Novel Arswendo melukiskan kondisi anak-anak di era 90-an dan mengkritik budaya korupsi yang terjadi pada pada masa orde baru. Tiga puluh satu tahun setelah kemerdekaan, Eni, teman Lis yang semestinya menduduki bangku sekolah harus bekerja di warung nasi karena keterbatasan biaya: “Uis mengerti sendiri bahwa Eni bekerja sejak dini sekali, sampai sore hari. Menghidangkan kopi yang diseduh tantenya, mencuci piring, gelas, sendok, membeli kopi, gula, teh, serta menggoreng pisang, singkong, tahu, tempe, telur, dan nanti membersihkan semuanya.” Anak sekecil itu berkelahi dengan pekerjaan.
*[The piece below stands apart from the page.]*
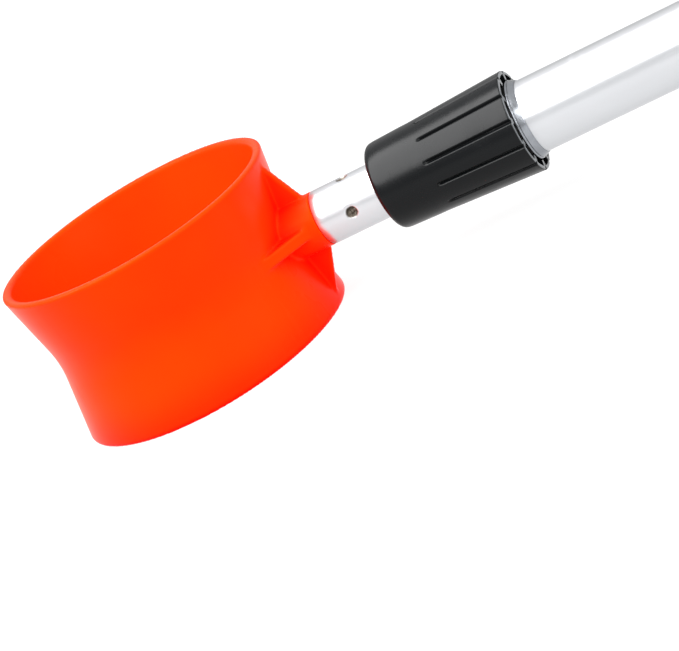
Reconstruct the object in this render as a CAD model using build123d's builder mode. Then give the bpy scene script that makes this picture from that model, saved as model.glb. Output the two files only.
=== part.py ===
from build123d import *
import os

# A telescoping golf ball retriever with a two-way trap ring, at rest in its collapsed state.
#
# +X runs along the shaft from the trap ring to the butt, and +Z is the ring's own axis. The origin is
# under the middle of the object, level with the ring's lower rim. A station is a distance along the
# shaft from the ring's axis. All sizes are in millimetres.

os.makedirs("parts", exist_ok=True)

# ---- driving dimensions ---------------------------------------------------------------------------

# trap ring: a moulded hourglass band, wide at both mouths and narrow at its waist; the mouth's corner
# radius is before its lip is rounded, and the reach is after
mouth_radius = 26.3
mouth_reach = 26.2
ring_height = 30.0
waist_corner_radius = 23.75
waist_blend = 20.0
ring_wall = 1.7
lip_round = 0.55

# neck of the trap ring: a round boss in line with the tube, braced by four webs, and a hidden spigot
boss_end = 30.8
boss_root = 23.4
upright_web_thick = 1.3
level_web_thick = 2.2
spigot_end = 50.0

# spring plunger inside the neck
plunger_tip = 18.6
plunger_radius = 1.8
plunger_shoulder = 26.0
plunger_bore = 2.6
spring_wire = 0.45
spring_mean_radius = 2.0
spring_turns = 9

# tubes, by outer radius
tip_tube_radius = 5.0
mid_tube_radius = 6.5
base_tube_radius = 8.0
tube_wall = 0.8
tip_tube_end = 980.0
mid_tube_end = 1000.0

# staked dimples that hold the tip tube on the neck's spigot
stake_station = 37.3
stake_count = 4
stake_pit = 1.0
stake_radius = 1.5
stake_reach = 4.0

# twist collars: the two stations where their small ends stand, and the shape they share
tip_collar_station = 43.15
mid_collar_station = 112.1
collar_length = 26.95
collar_lobes = 12
first_groove_angle = 8.8

# handle end
grip_start = 758.0
grip_front_radius = 10.6
grip_butt_radius = 13.4
butt_station = 1034.0
cap_plate = 7.0
cap_radius = ring_height / 2

# clearances
bonded = 0.02
running = 0.08

# ---- places that follow from them -----------------------------------------------------------------

ring_x = mouth_reach - (mouth_reach + butt_station) / 2
axis_z = ring_height / 2
handle_inner_end = butt_station - cap_plate - 0.1

shaft = Axis((ring_x, 0, axis_z), (1, 0, 0))
ring_axis = Axis((ring_x, 0, axis_z), (0, 0, 1))
# upright plane through the shaft: local x is the station, local y the height above the shaft
upright = Plane(origin=(ring_x, 0, axis_z), x_dir=(1, 0, 0), z_dir=(0, -1, 0))
# level plane through the shaft: local x is the station, local y points across it
level = Plane(origin=(ring_x, 0, axis_z), x_dir=(1, 0, 0), z_dir=(0, 0, 1))
# turns a cylinder so that it points away from the shaft
radial = (0, 90, 0)


def across(station):
    """Plane square to the shaft at a station, facing the butt."""
    return Plane(origin=(ring_x + station, 0, axis_z), x_dir=(0, 1, 0), z_dir=(1, 0, 0))


def outline(points, rounds=None):
    """Closed face on the upright plane; rounds gives each corner's radius, or none at all."""
    with BuildSketch(upright) as face:
        with BuildLine():
            if rounds:
                FilletPolyline(*points, radius=rounds, close=True)
            else:
                Polyline(*points, close=True)
        make_face()
    return face.sketch


def sleeve(start, end, inner, outer):
    """Section of a plain round sleeve about the shaft."""
    return outline([(start, inner), (end, inner), (end, outer), (start, outer)])


def save(piece, name):
    piece.part.label = name
    export_step(piece.part, f"parts/{name}.step")


# ---- trap ring ------------------------------------------------------------------------------------

half = ring_height / 2
inner_mouth = mouth_radius - ring_wall
inner_waist = waist_corner_radius - ring_wall
web_top = 13.2
web_foot = 29.4
level_web_end = 28.8

with BuildPart() as trap_ring:
    band = outline(
        [
            (mouth_radius, half),
            (waist_corner_radius, 0),
            (mouth_radius, -half),
            (inner_mouth, -half),
            (inner_waist, 0),
            (inner_mouth, half),
        ],
        [lip_round, waist_blend, lip_round, lip_round, waist_blend, lip_round],
    )
    revolve(band, axis=ring_axis)
    # boss that meets the tube end to end
    revolve(sleeve(boss_root, boss_end, 0, tip_tube_radius), axis=shaft)
    # spigot inside the tube
    spigot_radius = tip_tube_radius - tube_wall - 0.05
    revolve(sleeve(boss_end, spigot_end, 0, spigot_radius), axis=shaft)
    # upright webs, above and below the boss, slanting from near the lips to the boss
    for side in (1, -1):
        with BuildSketch(upright) as upright_web:
            with BuildLine():
                Polyline(
                    (25.9, side * web_top),
                    (web_foot, side * (tip_tube_radius - 0.1)),
                    (web_foot, 0),
                    (boss_root, 0),
                    (24.9, side * 12.0),
                    close=True,
                )
            make_face()
        extrude(amount=upright_web_thick / 2, both=True)
    # level webs, from the sides of the boss to the ring's waist
    for side in (1, -1):
        with BuildSketch(level) as level_web:
            with BuildLine():
                Polyline(
                    (level_web_end, side * (tip_tube_radius - 0.3)),
                    (20.5, side * 12.1),
                    (21.5, side * 8.5),
                    (boss_root, 0),
                    (level_web_end, 0),
                    close=True,
                )
            make_face()
        extrude(amount=level_web_thick / 2, both=True)
    # way for the plunger and its spring
    way = sleeve(plunger_tip, plunger_shoulder, 0, plunger_radius + running)
    revolve(way, axis=shaft, mode=Mode.SUBTRACT)
    pocket = sleeve(plunger_shoulder, spigot_end, 0, plunger_bore)
    revolve(pocket, axis=shaft, mode=Mode.SUBTRACT)
    # sockets that the tube's dimples are staked into
    with Locations(across(stake_station)):
        with PolarLocations(stake_reach, stake_count):
            Cylinder(stake_radius + 0.1, 1.4, rotation=radial, mode=Mode.SUBTRACT)
save(trap_ring, "trap_ring")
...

Kisah tersebut tidak jauh berbeda dengan lagu Sore Tugu Pancoran (1985) gubahan Iwan Fals. Lirik merekam nasib anak yang bergulat dengan pekerjaan. Delapan puluh tiga tahun sebelumnya, pada masa kolonialisme Belanda, Kartini juga mengisahkan bocah yang tidak sekolah dan harus menjual rumput untuk menghidupi keluarga. Perubahan pada nasib anak sangat lambat di Indonesia.
Abah, digambarkan sebagai laki-laki jujur dan teguh pendirian. Dalam salah satu cerita, dikisahkan Abah menolak tawaran temannya untuk kembali bekerja di perusahaan. Ia memilih hidup miskin ketimbang berurusan dengan tindakan korupsi . Sosoknya menjadi antitesis dari kondisi di era 90-an: “Aku tak percaya pada diriku sendiri. Apakah aku bisa mempertahankan kejujuran secara penuh kalau aku kembali bekerja. Aku berhadapan dengan banyak manusia yang mempunyai sikap dan cara berpikir yang berbeda denganku.” Buku merekam kondisi Indonesia di masa orde baru.
The Railway Children Gubahan Edith Nesbit (1905) dan Keluarga Cemara; Tempat Minum Plastik dari Toko (1986) gubahan Arswendo Atmowiloto pada akhirnya tidak hanya menjadi bacaan anak tetapi juga bacaan orang dewasa. Pembaca dibuat mengetahui sejarah hidup anak di masing-masing negara dan situasi negara di masa lampau.